INSTRUCTIONS TO FOLLOW: Copy exactly the lines from the one containing "wall_bracket();" to the one containing "if empty is", both lines included, and nothing else.

MATERIAL:
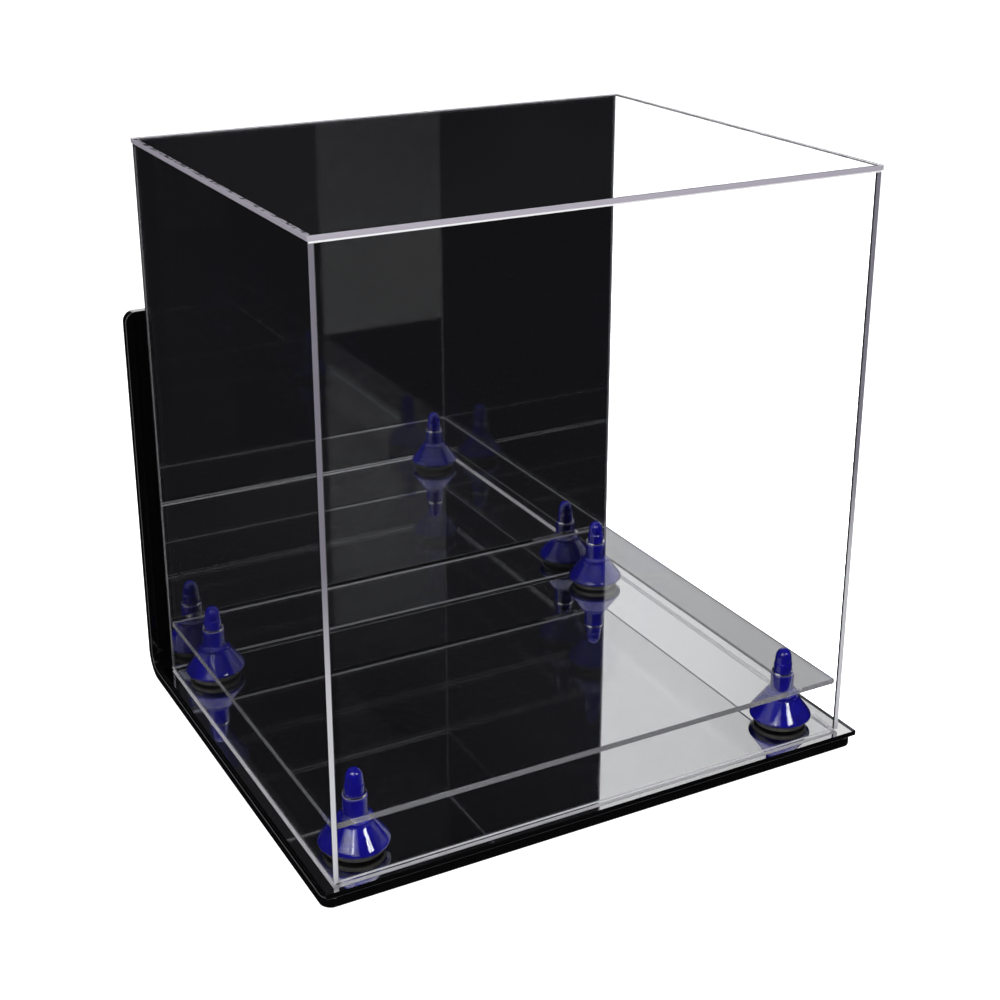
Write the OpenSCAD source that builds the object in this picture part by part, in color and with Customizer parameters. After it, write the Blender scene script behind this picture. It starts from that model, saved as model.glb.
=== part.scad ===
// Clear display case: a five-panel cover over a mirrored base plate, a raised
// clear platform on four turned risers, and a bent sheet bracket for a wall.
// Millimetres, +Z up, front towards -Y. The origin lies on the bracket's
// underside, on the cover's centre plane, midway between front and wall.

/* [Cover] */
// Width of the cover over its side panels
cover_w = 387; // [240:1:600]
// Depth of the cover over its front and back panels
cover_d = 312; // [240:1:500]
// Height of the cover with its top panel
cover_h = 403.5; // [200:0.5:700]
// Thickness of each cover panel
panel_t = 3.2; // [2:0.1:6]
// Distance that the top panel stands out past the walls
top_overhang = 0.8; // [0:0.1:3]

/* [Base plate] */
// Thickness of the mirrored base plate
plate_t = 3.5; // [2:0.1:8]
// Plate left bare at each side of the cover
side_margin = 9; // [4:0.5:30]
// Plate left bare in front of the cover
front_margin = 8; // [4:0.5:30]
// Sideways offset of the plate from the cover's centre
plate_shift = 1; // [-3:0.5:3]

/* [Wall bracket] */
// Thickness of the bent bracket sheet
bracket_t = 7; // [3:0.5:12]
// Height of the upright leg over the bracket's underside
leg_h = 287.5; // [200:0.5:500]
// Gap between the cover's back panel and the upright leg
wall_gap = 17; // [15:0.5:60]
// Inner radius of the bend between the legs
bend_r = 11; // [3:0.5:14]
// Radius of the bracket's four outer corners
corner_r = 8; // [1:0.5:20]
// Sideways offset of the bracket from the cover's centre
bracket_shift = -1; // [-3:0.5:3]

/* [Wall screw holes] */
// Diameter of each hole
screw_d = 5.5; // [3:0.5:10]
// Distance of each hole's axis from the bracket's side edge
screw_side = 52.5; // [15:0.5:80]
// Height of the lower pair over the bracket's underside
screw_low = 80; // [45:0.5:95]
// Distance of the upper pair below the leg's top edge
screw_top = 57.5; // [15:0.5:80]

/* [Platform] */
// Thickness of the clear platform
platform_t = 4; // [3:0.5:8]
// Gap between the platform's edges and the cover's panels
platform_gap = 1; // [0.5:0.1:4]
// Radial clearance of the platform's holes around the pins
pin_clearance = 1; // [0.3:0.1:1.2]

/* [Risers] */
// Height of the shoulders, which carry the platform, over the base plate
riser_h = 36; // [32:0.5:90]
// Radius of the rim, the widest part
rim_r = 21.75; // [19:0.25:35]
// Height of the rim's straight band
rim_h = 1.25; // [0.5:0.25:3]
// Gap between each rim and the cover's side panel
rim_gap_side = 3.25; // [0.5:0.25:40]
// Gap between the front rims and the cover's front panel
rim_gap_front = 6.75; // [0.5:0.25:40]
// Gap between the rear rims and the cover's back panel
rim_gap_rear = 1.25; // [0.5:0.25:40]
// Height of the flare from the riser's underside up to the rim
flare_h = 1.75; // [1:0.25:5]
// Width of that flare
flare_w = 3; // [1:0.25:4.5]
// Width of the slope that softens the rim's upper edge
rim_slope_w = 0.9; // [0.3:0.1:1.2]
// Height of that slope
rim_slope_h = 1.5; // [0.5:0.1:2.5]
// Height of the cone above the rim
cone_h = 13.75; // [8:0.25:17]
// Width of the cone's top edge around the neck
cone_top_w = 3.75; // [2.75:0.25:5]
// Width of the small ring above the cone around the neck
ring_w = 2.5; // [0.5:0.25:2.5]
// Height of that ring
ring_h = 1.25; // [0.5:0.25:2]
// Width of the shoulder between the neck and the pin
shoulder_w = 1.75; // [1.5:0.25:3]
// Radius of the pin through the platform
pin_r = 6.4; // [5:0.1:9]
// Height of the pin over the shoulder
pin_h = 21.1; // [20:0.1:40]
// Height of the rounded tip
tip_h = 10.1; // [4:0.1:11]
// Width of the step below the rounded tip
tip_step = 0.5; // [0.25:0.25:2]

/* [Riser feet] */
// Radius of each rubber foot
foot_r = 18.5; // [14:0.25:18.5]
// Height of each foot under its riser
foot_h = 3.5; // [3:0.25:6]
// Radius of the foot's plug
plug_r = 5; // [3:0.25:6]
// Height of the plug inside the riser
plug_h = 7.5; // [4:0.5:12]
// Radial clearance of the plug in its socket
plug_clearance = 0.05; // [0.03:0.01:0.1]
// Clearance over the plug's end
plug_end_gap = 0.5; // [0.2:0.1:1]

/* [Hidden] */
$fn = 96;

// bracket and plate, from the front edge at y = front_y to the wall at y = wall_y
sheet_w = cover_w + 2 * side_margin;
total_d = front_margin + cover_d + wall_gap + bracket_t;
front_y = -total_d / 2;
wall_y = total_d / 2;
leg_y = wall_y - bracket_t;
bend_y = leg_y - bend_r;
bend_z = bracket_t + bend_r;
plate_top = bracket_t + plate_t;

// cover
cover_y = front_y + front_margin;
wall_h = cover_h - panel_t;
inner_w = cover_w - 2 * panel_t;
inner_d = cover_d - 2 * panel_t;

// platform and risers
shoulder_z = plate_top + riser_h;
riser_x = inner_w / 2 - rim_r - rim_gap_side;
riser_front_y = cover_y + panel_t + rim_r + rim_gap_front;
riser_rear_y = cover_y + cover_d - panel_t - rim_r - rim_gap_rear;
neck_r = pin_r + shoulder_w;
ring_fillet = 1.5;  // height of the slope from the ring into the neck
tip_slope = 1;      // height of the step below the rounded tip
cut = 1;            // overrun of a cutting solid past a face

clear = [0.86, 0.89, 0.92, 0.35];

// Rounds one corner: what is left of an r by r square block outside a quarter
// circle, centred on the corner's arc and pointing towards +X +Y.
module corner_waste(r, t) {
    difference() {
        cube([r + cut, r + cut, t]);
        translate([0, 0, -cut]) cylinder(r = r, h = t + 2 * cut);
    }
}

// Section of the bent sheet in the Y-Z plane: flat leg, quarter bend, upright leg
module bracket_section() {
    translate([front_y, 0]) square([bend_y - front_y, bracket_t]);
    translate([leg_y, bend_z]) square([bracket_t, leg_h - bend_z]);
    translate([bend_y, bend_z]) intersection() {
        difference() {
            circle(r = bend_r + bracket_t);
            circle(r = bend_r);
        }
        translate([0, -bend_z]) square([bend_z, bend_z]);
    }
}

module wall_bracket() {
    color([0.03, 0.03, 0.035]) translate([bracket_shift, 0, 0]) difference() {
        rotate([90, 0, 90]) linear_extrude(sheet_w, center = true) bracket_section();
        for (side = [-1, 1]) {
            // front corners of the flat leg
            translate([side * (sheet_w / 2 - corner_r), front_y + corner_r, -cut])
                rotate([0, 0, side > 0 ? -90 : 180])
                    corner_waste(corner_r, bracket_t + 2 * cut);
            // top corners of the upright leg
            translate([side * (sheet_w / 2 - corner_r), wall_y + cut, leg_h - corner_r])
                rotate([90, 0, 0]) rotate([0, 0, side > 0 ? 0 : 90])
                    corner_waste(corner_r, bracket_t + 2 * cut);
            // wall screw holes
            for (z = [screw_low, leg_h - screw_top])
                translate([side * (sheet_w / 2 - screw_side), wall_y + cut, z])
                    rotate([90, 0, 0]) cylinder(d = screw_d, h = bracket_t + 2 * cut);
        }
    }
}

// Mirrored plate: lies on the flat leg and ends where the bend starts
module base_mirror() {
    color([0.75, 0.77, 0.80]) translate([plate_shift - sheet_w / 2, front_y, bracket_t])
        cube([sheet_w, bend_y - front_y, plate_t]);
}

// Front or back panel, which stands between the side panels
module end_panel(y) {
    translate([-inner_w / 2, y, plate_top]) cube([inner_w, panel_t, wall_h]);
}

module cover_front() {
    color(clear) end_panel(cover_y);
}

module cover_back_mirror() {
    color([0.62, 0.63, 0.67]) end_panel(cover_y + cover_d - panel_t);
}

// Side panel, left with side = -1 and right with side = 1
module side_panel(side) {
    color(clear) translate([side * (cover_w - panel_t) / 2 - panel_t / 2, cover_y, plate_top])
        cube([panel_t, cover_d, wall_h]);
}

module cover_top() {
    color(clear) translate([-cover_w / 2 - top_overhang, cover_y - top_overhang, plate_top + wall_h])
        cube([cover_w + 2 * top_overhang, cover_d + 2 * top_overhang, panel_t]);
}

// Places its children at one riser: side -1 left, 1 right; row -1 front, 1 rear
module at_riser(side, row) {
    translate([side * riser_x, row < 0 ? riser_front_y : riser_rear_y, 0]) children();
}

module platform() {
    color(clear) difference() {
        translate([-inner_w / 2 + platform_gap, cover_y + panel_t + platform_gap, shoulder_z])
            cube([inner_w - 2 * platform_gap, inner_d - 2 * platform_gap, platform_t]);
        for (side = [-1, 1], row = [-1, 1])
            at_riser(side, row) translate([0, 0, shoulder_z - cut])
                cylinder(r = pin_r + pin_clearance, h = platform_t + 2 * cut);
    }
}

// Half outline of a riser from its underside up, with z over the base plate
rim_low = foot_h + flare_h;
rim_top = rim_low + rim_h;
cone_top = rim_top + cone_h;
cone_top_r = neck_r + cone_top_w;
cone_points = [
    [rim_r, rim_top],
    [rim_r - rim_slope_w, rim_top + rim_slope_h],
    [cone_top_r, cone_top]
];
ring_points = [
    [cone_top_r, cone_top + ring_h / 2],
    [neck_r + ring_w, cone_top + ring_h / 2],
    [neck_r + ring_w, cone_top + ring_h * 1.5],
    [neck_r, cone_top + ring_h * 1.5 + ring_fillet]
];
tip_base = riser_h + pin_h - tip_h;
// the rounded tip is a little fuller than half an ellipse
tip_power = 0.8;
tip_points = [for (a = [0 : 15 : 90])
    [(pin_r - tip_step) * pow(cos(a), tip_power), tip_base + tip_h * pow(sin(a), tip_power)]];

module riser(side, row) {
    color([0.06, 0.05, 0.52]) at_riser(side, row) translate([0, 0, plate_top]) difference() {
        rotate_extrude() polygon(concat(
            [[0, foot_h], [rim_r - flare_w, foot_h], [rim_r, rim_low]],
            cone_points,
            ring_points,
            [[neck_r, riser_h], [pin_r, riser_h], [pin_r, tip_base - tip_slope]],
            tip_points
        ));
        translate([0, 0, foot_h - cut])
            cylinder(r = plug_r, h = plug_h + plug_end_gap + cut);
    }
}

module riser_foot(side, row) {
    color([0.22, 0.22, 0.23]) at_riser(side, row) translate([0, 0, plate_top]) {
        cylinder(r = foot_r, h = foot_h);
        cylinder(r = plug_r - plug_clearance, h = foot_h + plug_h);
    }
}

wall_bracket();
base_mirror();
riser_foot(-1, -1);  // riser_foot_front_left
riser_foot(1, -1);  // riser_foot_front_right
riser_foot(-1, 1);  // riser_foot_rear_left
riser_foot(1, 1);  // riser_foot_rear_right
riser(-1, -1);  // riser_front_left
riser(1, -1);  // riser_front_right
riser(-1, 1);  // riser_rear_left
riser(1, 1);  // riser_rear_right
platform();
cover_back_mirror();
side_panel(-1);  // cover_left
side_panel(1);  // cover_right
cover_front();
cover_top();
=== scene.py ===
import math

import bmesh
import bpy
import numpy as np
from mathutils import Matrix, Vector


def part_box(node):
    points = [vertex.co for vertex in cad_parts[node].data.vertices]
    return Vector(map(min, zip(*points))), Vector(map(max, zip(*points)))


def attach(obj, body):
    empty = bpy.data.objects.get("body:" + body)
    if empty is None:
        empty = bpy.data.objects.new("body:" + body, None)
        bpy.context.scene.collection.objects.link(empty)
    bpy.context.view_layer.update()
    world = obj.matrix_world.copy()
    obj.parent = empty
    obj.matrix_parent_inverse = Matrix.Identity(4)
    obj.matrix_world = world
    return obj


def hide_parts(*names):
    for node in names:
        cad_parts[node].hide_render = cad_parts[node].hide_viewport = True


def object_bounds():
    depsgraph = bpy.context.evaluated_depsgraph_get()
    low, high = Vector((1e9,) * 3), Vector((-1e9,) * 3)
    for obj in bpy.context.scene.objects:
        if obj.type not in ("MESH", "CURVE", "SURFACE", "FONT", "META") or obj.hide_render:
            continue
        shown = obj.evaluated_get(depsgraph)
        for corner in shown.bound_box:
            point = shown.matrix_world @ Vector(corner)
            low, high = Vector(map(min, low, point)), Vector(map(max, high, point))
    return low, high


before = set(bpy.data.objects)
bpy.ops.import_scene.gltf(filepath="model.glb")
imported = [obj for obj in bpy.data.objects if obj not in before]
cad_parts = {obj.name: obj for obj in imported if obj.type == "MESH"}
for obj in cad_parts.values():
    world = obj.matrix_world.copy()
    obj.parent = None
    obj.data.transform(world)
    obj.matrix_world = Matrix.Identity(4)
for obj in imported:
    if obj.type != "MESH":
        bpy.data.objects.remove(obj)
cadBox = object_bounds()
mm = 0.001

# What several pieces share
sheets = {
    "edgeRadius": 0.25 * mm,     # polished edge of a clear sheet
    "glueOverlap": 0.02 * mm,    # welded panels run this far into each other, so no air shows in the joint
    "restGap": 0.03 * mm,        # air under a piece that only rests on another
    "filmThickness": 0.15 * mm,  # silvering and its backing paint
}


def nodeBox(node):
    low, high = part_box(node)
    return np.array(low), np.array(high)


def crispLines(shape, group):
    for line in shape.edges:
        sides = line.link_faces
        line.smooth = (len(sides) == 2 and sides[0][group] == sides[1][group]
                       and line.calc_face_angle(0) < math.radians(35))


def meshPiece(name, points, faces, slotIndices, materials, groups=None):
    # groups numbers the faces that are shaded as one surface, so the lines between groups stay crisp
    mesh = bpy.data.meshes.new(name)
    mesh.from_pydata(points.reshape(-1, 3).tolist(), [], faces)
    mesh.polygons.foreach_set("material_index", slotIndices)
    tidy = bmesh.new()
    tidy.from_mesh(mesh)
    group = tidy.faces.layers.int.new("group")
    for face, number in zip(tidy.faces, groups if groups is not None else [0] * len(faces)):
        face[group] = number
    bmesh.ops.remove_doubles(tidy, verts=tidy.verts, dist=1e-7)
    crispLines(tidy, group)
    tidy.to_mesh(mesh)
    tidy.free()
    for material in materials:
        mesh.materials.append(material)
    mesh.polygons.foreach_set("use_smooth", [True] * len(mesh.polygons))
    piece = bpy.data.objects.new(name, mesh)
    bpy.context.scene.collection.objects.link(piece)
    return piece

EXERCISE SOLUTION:
wall_bracket();
base_mirror();
riser_foot(-1, -1);  // riser_foot_front_left
riser_foot(1, -1);  // riser_foot_front_right
riser_foot(-1, 1);  // riser_foot_rear_left
riser_foot(1, 1);  // riser_foot_rear_right
riser(-1, -1);  // riser_front_left
riser(1, -1);  // riser_front_right
riser(-1, 1);  // riser_rear_left
riser(1, 1);  // riser_rear_right
platform();
cover_back_mirror();
side_panel(-1);  // cover_left
side_panel(1);  // cover_right
cover_front();
cover_top();
=== scene.py ===
import math

import bmesh
import bpy
import numpy as np
from mathutils import Matrix, Vector


def part_box(node):
    points = [vertex.co for vertex in cad_parts[node].data.vertices]
    return Vector(map(min, zip(*points))), Vector(map(max, zip(*points)))


def attach(obj, body):
    empty = bpy.data.objects.get("body:" + body)
    if empty is None:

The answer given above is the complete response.